Film, değişik bakış açısı ve özgün konusu nedeniyle kesinlikle bilimkurgu filmlerinin yer aldığı tüm listelerde olmayı hak ediyor. Her zaman için uzaylı istilası temasının işlendiği filmlerden sıkılanlar için District 9, farklı bir bakış açısı sunuyor. Büyük bir uzay gemisinin içinde gelerek dünyaya sığınan dev ıstakoz benzeri uzaylılar, 9. Bölge adı verilen bir yerde mülteci olarak yaşamaya başlıyorlar. Bu yaşam savaşı içinde pek çok eziyete maruz kalan uzaylılar, sürekli çoğalmaları nedeniyle kısa süre içinde 1,8 milyona ulaşmayı başarıyorlar. Tahliye emirlerini imzalatmak için kapı kapı dolaşan bir memur, bu ziyaretleri sırasında kimyasal maddeye maruz kalarak gittikçe uzaylılara dönüşmeye başlıyor. Filmin en güzel yanı ise, uzaylı bakışı üzerinden siyasi yanlışları eleştirmesi.

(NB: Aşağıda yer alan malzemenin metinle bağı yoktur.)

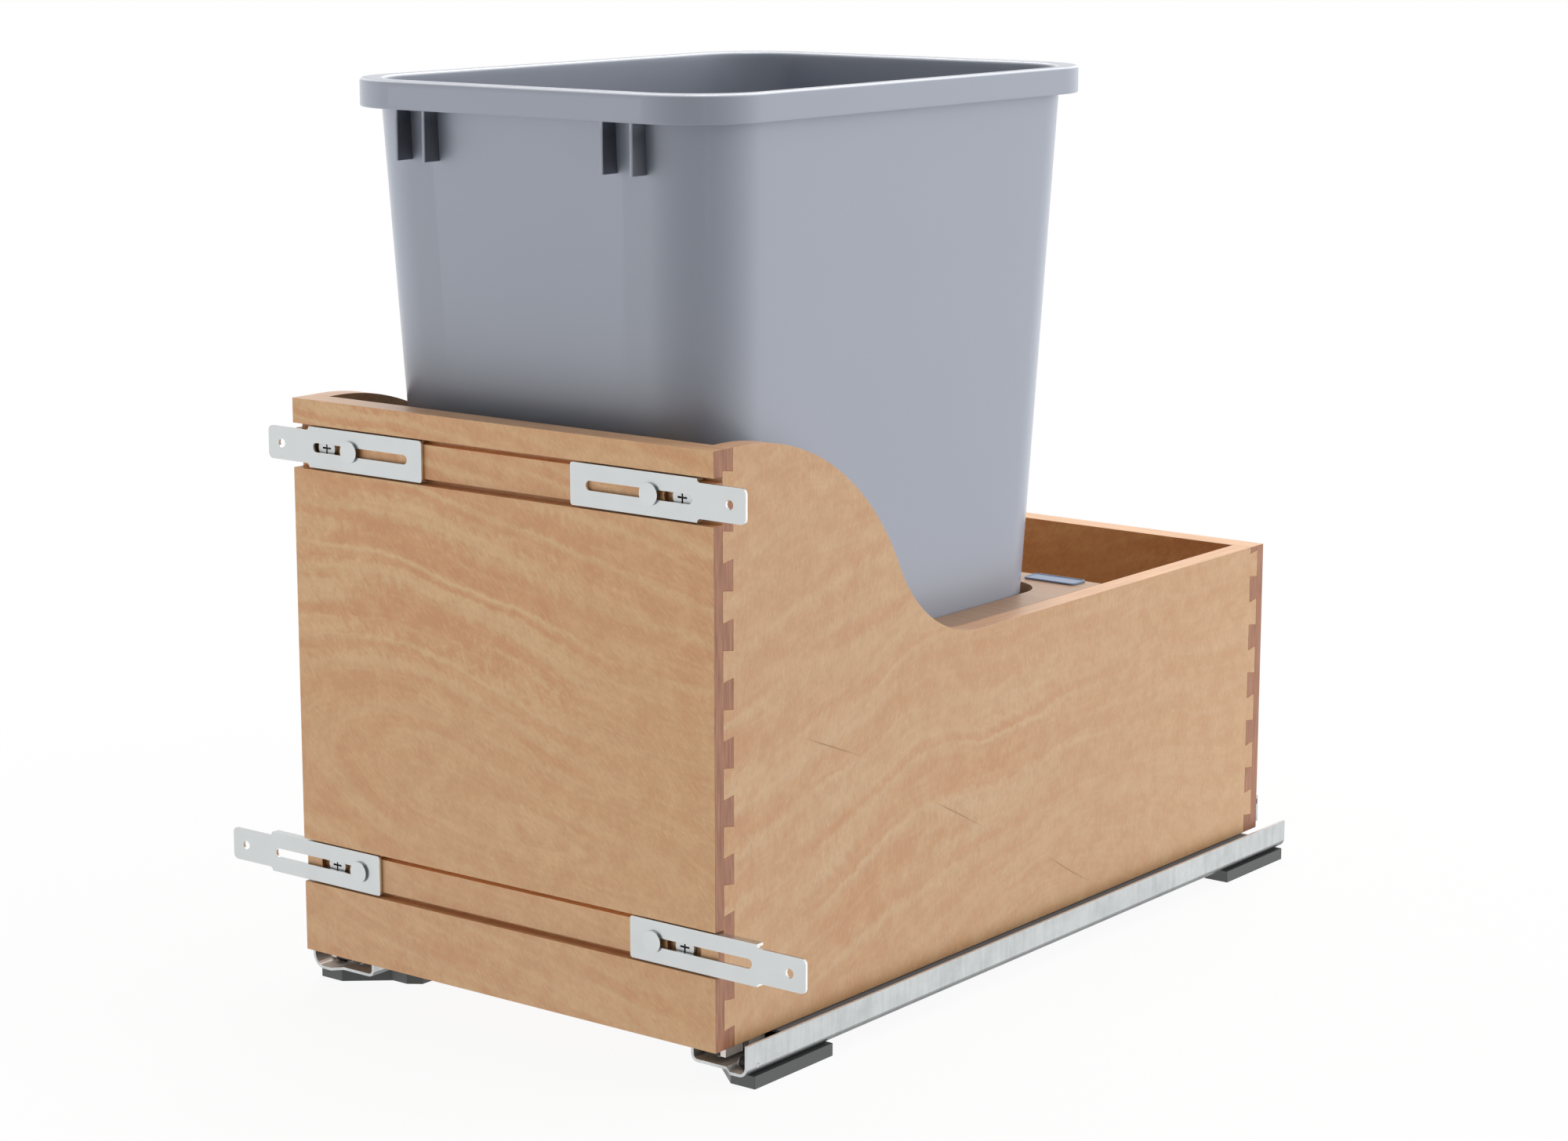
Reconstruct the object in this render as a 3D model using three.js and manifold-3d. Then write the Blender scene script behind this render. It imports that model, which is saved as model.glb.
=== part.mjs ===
// Pull-out waste unit for a kitchen base cabinet.
//
// A dovetailed wooden box with a high front board and low rear part holds one tall plastic bin
// in a shelf cut-out, with an open compartment behind it. The box rides on two undermount
// runners that stand on four plastic floor blocks, and four slotted steel brackets on the front
// board take the cabinet door.
//
// Millimetres. X runs across the unit, Y from the door side (negative) to the back, Z up from
// the cabinet floor. Depths written as "from the front" count from the front board's face.
import * as THREE from 'three';
import { mergeVertices } from 'three/addons/utils/BufferGeometryUtils.js';
import Module from 'manifold-3d';

const wasm = await Module();
wasm.setup();

// ---------------------------------------------------------------------------------------------
// Driving dimensions
// ---------------------------------------------------------------------------------------------

const CLEARANCE = 0.3;            // between pieces that touch or slide past each other
const FIT_GAP = 0.15;             // glue line of the dovetails and the shelf's tongue

// Wooden box
const BOX_WIDTH = 286.5;
const BOX_DEPTH = 533.4;          // 21 inches
const FRONT_HEIGHT = 305;         // 12 inches
const BACK_HEIGHT = 178;          // 7 inches, also the level of the shelf's top
const END_BOARD = 15;             // thickness of the front and back boards
const SIDE_BOARD = 12.5;
const BOX_BOTTOM = 22.5;          // underside of the boards above the cabinet floor
const LAP = 6.7;                  // wood left in front of the half-blind dovetails
const PIN_PITCH = 29.82;
const PIN_WIDE = 16;              // at the board's inner face
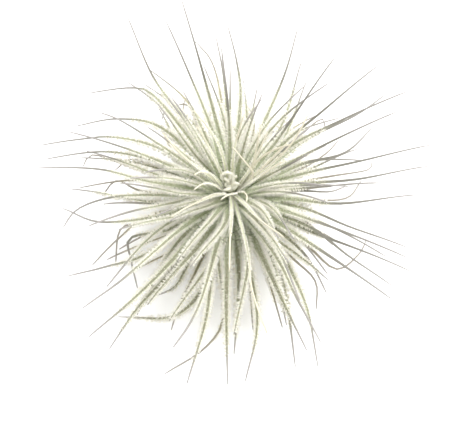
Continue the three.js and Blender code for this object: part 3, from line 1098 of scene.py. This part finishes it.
def dry_scale():
    """One dried, torn leaf base, standing on the ground plane and curved round the stem's axis."""
    bpy.ops.object.select_all(action="DESELECT")
    bpy.ops.mesh.primitive_grid_add(x_subdivisions=SCALE_STEPS, y_subdivisions=SCALE_STEPS, size=1)
    scale = bpy.context.object
    place = points_of(scale.data)
    across, up = place[:, 0] * 2, place[:, 1] + 0.5
    tears = SCALE_TORN * np.abs(np.sin(SCALE_TEARS * across + SCALE_TEARS_START))
    height = up * (1 - tears - SCALE_SIDES_DOWN * across**2) * SCALE_HEIGHT
    narrows, narrows_power = SCALE_NARROWS
    spreads, spreads_power = SCALE_SPREADS
    angle = across * SCALE_WIDTH / 2 / SCALE_RADIUS * (1 - narrows * up**narrows_power)
    radius = SCALE_RADIUS + spreads * up**spreads_power - SCALE_SIDES_IN * across**2
    scale.data.vertices.foreach_set("co", np.column_stack([
        radius * np.cos(angle), radius * np.sin(angle), height]).ravel())
    scale.data.transform(Matrix.Scale(MM, 4))
    select_only(scale)
    shell = scale.modifiers.new("shell", "SOLIDIFY")
    shell.thickness = SCALE_THICKNESS * MM
    shell.offset = 0
    bpy.ops.object.modifier_apply(modifier=shell.name)
    scale.data.shade_smooth()
    return scale


def make_scales():
    """Dried leaf bases that overlap all round the stub, up to where the living leaves start."""
    master = dry_scale()
    master.data.materials.append(
        bark_finish("dry_scale", dark=colour(112, 92, 70), pale=colour(186, 168, 138)))
    scales = []
    for i in range(SCALES):
        random = np.random.default_rng([len(AGES) + 1, i])
        height = between(SCALE_HEIGHTS, i / (SCALES - 1))
        size = stem_radius(height) / SCALE_RADIUS
        turn = math.radians(i * GOLDEN_ANGLE + random.uniform(-SCALE_TURN_VARIES, SCALE_TURN_VARIES))
        scale = new_object("scale", master.data.copy())
        stretch = random.uniform(*SCALE_STRETCHES)
        scale.data.transform(
            Matrix.Translation((0, 0, height * MM)) @ Matrix.Rotation(turn, 4, "Z")
            @ Matrix.Diagonal((size, size, stretch, 1)))
        scales.append(scale)
    bpy.data.objects.remove(master)
    finish_piece(join_as("dry_scales", scales), "stem")


# Setting

def make_camera():
    """The photograph's view: well above the rosette, looking down and away along +Y."""
    elevation = math.radians(CAMERA_ELEVATION)
    forward = Vector((0, math.cos(elevation), -math.sin(elevation)))
    right = Vector((1, 0, 0))
    up = right.cross(forward)
    shift_right = (AIM_PIXEL[0] - PICTURE[0] / 2) / FOCAL_PIXELS
    shift_up = (PICTURE[1] / 2 - AIM_PIXEL[1]) / FOCAL_PIXELS
    to_aim = (forward + right * shift_right + up * shift_up) * CAMERA_DISTANCE
    data = bpy.data.cameras.new("camera")
    data.sensor_width = SENSOR_WIDTH
    data.lens = FOCAL_PIXELS / PICTURE[0] * SENSOR_WIDTH
    data.clip_start = CLIP_START
    data.clip_end = CLIP_END
    camera = new_object("camera", data)
    camera.location = (Vector((0, 0, AIM_HEIGHT)) - to_aim) * MM
    camera.rotation_mode = "QUATERNION"
    camera.rotation_quaternion = forward.to_track_quat("-Z", "Y")
    bpy.context.scene.camera = camera


def make_floor():
    bpy.ops.object.select_all(action="DESELECT")
    bpy.ops.mesh.primitive_plane_add(size=FLOOR_SIZE)
    floor = bpy.context.object
    floor.name = "floor"
    finish = Finish("floor")
    finish.set(base_color=(FLOOR_SHADE, FLOOR_SHADE, FLOOR_SHADE, 1), roughness=0.9)
    floor.data.materials.append(finish.material)


def make_light(name, power, size, place):
    """A soft light that looks at the plant's middle."""
    data = bpy.data.lights.new(name, "AREA")
    data.energy = power
    data.shape = "DISK"
    data.size = size
    light = new_object(name, data)
    light.location = place
    light.rotation_mode = "QUATERNION"
    light.rotation_quaternion = (Vector(LIGHTS_AIM) - light.location).to_track_quat("-Z", "Y")


def make_setting():
    world = bpy.data.worlds.new("studio")
    world.use_nodes = True
    world.node_tree.nodes["Background"].inputs["Color"].default_value = (1, 1, 1, 1)
    world.node_tree.nodes["Background"].inputs["Strength"].default_value = WORLD_STRENGTH
    bpy.context.scene.world = world
    bpy.context.scene.view_settings.view_transform = "Standard"
    bpy.context.scene.cycles.diffuse_bounces = DIFFUSE_BOUNCES
    make_floor()
    for name, (power, size, place) in LIGHTS.items():
        make_light(name, power, size, place)


make_camera()
make_setting()
leaves = all_leaves()
for age in AGES:
    make_leaves(age, [leaf for leaf in leaves if leaf["age"] == age])
make_heart()
make_stem()
make_scales()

Başrolünü Tom Cruise’ın oynaması çok abartılı bir film izleyeceğinizi düşünmenize neden olmasın. Bilimkurgu hikâyelerinin ilahı olarak gösterilen Philip K. Dick’in kısa öyküsünden uyarlanan film, sıradan Hollywood yapımlarının aksine inanılmaz özgün bir konu sunmaktadır. Usta yönetmen Steven Spielberg’in yönettiği film, farklı bir dünyada geçer. 3 tane telekinezi yönünden son derece güçlü insan, olacak her kötü olayı sezerek kehanette bulunmaktadırlar. Bu kehanetler sonucunda cinayet işleyecek kişinin adı ve cinayeti ne zaman işleyeceği bilindiği için suç henüz işlenmeden önüne geçilmektedir. Bir gün bu kehanetler, en başarılı polislerden biri olan Tom Cruise’un adını verir ve olaylar başlar.
Bilimkurgudan bahsedilen bir yazıda Matrix’i anmamak imkansız olduğu için listemizin kapanışında kendisine yer veriyoruz. Elbette Matrix de bir seri olmasına rağmen en çok beğenilen filmi 1. filmi olduğundan dolayı sadece ondan bahsetmek yeterli olacaktı. Filmin başkarakteri Neo, dünyadaki düzene direnmeyen sıradan bir insandır. Bir gece hayatı değişir ve farklı bir boyuta geçiş yapar. Aslında yıllardır yaşadığı hayatın bir bilgisayar yazılımından ibaret olduğunu öğrenen Neo, hangi tarafın gerçek olduğuna inanmak konusunda zor bir karar vermek zorundadır.